By Kahinu Hayashida, Summer PIPES Intern | Reading time: 5 minutes

ʻĀina, the Hawaiian word for land, meaning that which feeds. It captures the Hawaiian understanding of the reciprocal relationship between kānaka (people) and ʻāina. ʻĀina is not just land, property, or a commodity to be owned, but moʻokūʻauhau (genealogy), kūpuna (ancestor), and the foundation of everything in Hawaiʻi. The connection between ʻāina and kānaka has the potential to be protected or disrupted when decisions impacting our lands and waters are made. That is why the Ka Paʻakai Analysis, a legal framework rooted in the protection of Native Hawaiian rights, is so important. Established in the 2000 Ka Paʻakai O Ka ʻĀina v. Land Use Commission Hawaiʻi Supreme Court decision, the analysis aims to protect constitutionally-protected Native Hawaiian traditional and customary rights in government decisions affecting ʻāina. However, over two decades after the supreme court decision, the implementation of the analysis remains inconsistent, sometimes reduced to a box to be checked rather than a genuine process of consultation and protection. 

The Ka Paʻakai framework is a three-part process that requires state and county agencies to partake in detailed investigations that aim to: 

  1. Identify the specific valued cultural history or natural resources in the project area. (Whatcha got?)

  2. Evaluate the extent to which they will all be affected by the action proposed. (Whatcha doing?)

  3. Mitigate and determine the feasible action to be taken by the agency to protect those resources, if found. (Whatcha gonna do?)

Some agencies, like the Land Use Commission, have embraced this clear and logical structure in engaging in fact-finding and making decisions that are consistent with their constitutional duty to protect and enforce Native Hawaiian traditional and customary rights, and the natural and cultural resources and sites those rights rely upon. In addition to upholding the spirit and intent of the law, such analyses can significantly reduce conflict, as well as protect our environmental and cultural integrity, and social fabric. However, implementation of a Ka Paʻakai analysis can vary widely across agencies, and in many cases it can be found to lack substance when conducted. This can often be seen when agencies conduct an analysis simply to mark it off a checklist, rather than to truly understand the significance of an area or the potential impacts of their decisions. In some cases, agencies claim that there are no cultural practices or significant resources in a given area, even when community members and cultural practitioners would testify otherwise. This emphasizes the need for continued agency and public education, advocacy, and community engagement in the process.   

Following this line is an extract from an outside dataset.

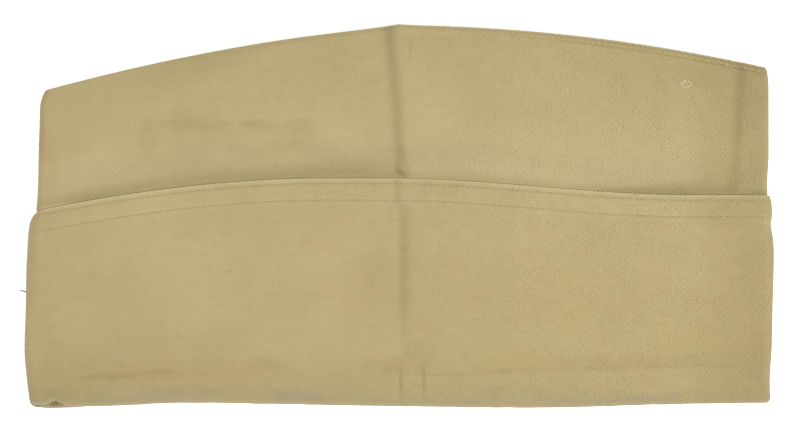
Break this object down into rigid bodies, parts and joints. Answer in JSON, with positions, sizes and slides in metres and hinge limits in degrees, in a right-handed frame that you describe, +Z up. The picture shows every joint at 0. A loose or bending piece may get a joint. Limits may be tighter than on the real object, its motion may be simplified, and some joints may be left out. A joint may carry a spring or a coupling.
{
  "type": "garrison cap",
  "caption": "Soft garrison cap of cotton twill, pressed flat: pointed crown with an inward-folded top gusset and a turned-up curtain all round, lying on its left side.",
  "frame": {"origin": "centre of the cap's bounding box in X and Y, on the surface that the cap lies on", "axes": "+X along the cap from the back fold to the front fold, +Y from the rim to the top edge, +Z up through the flat cap from its left side to its right side"},
  "size_m": [0.2816, 0.144, 0.0151],
  "materials": {
    "khaki_twill": "washed and faded khaki cotton twill, matt, with light stains and pressed creases"
  },
  "bodies": {
    "root": {"crown_side_right": "khaki_twill", "crown_side_left": "khaki_twill", "crown_gusset": "khaki_twill", "curtain_right": "khaki_twill", "curtain_left": "khaki_twill"}
  },
  "joints": []
}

To understand how the implementation of Ka Paʻakai could be strengthened, I spoke with advocates and practitioners like Ashley Obrey, David Kimo Frankel, and Aunty Lei Leightner. 

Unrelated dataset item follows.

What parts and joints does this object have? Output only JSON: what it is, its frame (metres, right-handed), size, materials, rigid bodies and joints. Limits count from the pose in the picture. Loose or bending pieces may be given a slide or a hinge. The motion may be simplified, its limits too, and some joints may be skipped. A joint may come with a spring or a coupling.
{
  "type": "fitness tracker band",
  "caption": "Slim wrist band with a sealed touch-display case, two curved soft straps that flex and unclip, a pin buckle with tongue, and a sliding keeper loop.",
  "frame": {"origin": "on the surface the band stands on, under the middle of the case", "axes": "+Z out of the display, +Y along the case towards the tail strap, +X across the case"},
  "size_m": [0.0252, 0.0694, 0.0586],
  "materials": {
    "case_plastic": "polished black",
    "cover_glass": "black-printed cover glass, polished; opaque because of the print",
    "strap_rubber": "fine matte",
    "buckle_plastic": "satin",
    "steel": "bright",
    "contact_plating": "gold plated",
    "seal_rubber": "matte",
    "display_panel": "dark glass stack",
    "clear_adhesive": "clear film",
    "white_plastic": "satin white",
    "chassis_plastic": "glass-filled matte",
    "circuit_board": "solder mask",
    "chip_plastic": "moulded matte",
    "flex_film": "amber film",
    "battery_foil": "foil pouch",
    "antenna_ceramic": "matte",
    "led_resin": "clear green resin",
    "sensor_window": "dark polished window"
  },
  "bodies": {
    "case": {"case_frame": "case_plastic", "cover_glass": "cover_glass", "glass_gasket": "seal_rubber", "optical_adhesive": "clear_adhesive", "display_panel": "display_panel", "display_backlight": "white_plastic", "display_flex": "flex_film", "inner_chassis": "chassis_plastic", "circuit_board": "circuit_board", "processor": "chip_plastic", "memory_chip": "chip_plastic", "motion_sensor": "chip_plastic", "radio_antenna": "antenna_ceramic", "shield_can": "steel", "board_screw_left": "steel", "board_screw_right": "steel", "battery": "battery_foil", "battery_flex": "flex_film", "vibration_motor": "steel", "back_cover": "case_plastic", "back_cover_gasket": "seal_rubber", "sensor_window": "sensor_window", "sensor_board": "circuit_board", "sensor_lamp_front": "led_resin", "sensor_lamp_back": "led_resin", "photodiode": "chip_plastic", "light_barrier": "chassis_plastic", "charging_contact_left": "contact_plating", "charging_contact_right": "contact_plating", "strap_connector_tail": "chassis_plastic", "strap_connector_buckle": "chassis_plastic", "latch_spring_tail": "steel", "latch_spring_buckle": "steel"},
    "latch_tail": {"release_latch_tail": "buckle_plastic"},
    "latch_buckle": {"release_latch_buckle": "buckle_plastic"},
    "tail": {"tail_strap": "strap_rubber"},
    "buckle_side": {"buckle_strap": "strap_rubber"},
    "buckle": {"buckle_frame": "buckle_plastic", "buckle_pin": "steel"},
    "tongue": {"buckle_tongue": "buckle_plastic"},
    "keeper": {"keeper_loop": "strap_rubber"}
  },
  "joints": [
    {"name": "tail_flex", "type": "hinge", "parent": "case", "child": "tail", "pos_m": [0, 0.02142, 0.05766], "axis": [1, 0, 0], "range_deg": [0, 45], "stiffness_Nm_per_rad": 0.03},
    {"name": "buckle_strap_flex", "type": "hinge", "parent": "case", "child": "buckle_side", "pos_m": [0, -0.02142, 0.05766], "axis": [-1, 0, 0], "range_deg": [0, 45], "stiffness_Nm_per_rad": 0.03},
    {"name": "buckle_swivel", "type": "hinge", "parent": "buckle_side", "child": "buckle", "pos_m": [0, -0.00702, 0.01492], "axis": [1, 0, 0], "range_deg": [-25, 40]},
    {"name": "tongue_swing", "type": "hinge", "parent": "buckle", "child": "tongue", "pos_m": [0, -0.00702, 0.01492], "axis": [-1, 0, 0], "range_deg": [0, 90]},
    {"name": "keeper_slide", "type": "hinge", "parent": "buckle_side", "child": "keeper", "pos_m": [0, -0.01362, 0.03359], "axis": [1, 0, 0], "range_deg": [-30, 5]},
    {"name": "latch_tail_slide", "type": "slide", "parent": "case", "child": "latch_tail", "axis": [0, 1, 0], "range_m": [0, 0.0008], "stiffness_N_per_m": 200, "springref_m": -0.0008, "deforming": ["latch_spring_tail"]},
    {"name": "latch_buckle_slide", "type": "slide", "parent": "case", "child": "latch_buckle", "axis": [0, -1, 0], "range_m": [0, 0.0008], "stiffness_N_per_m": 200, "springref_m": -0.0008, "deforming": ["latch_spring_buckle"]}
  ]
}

Interviews with those mentioned above gave rise to a common theme: there needs to be more community outreach from government agencies to properly conduct a Ka Paʻakai Analysis. For example, attorneys and advocates Ashley Obrey and David Kimo Frankel both shared the challenges they have encountered with the lack of substance in the application of Ka Paʻakai, particularly when agencies treat the analysis as a checkbox rather than a serious legal requirement and constitutional obligation. Ashley shared that her main concern regarding this way of thinking is that the second step, understanding the impact of a decision, is often overlooked. This is one of the many places where engagement from the community and cultural practitioners would be vital. Community members and cultural practitioners can provide ʻike Hawaiʻi (Hawaiian knowledge) on the impacts projects would have on ʻāina because they are the ones who are deeply tied to it. However, without adequate and effective community outreach, agencies deprive themselves of such critical information, resulting in superficial analyses that fail to account for, much less mitigate, impacts to natural and cultural resources and associated Hawaiian rights.

These interviews also emphasized the potential value of Ka Paʻakai in proactively restoring and protecting Native Hawaiian traditional and customary rights, when fully embraced by particular agencies. As both a community member and source of knowledge for her kaiāulu (community), Aunty Lei Lightner spoke of her experience interacting with government agencies during the creation of Kalaemanōʻs Try Wait initiative, a 10-year rest period for Kaʻūpūlehuʻs reef to combat the decimation of the shoreline ecosystem, due to overfishing following the development of vehicular access to the coastline. In relation to the manaʻo (idea) that Ashley shared, Aunty Lei discussed that she knew the impacts of overfishing and lack of management were having on the ʻāina because of her connection to it. Growing up in Kaʻūpūlehu and gathering paʻakai (salt) in Kalaemanō allowed Aunty Lei to listen to her ʻāina carefully; this sacred bond between the two allowed her to give the Board of Land and Natural Resources crucial insight into and substantial justification for their eventual approval of the initiative. The Try Wait initiative began in 2016, 16 years after the Ka Paʻakai decision was made - and notably, in the same ahupuaʻa (land division) where the Ka Paʻakai decision had originated. 

Accordingly, the Ka Paʻakai framework could allow kūpuna and cultural practitioners with ties to ʻāina, like Aunty Lei, a legal argument for agencies to proactively protect their ʻāina and the culture and practices that live within it. 

While the implementation of Ka Paʻakai is not perfect, it offers a path for ʻike Hawaiʻi to walk on through kānaka, who have lived, breathed, and honed their ability to listen to ʻāina. It is through these kānaka and frameworks, like Ka Paʻakai, that decisions made about ʻāina are met with cultural sensitivity and the desire to protect Hawaiʻi. My interviews made it obvious that when the analysis is done well, it can serve as a powerful legal tool to be used by the kaiāulu and cultural practitioners to protect their rights as Native Hawaiians, and their special connection to ʻāina. True implementation of Ka Paʻakai emphasizes that culture, kānaka, and ʻāina are dynamic, breathing forces that define who we are and how we move forward. We must endeavor to ensure that agencies recognize this, and embrace the opportunity it provides to build a better future for kānaka, our ʻāina, and Hawaiʻi as a whole.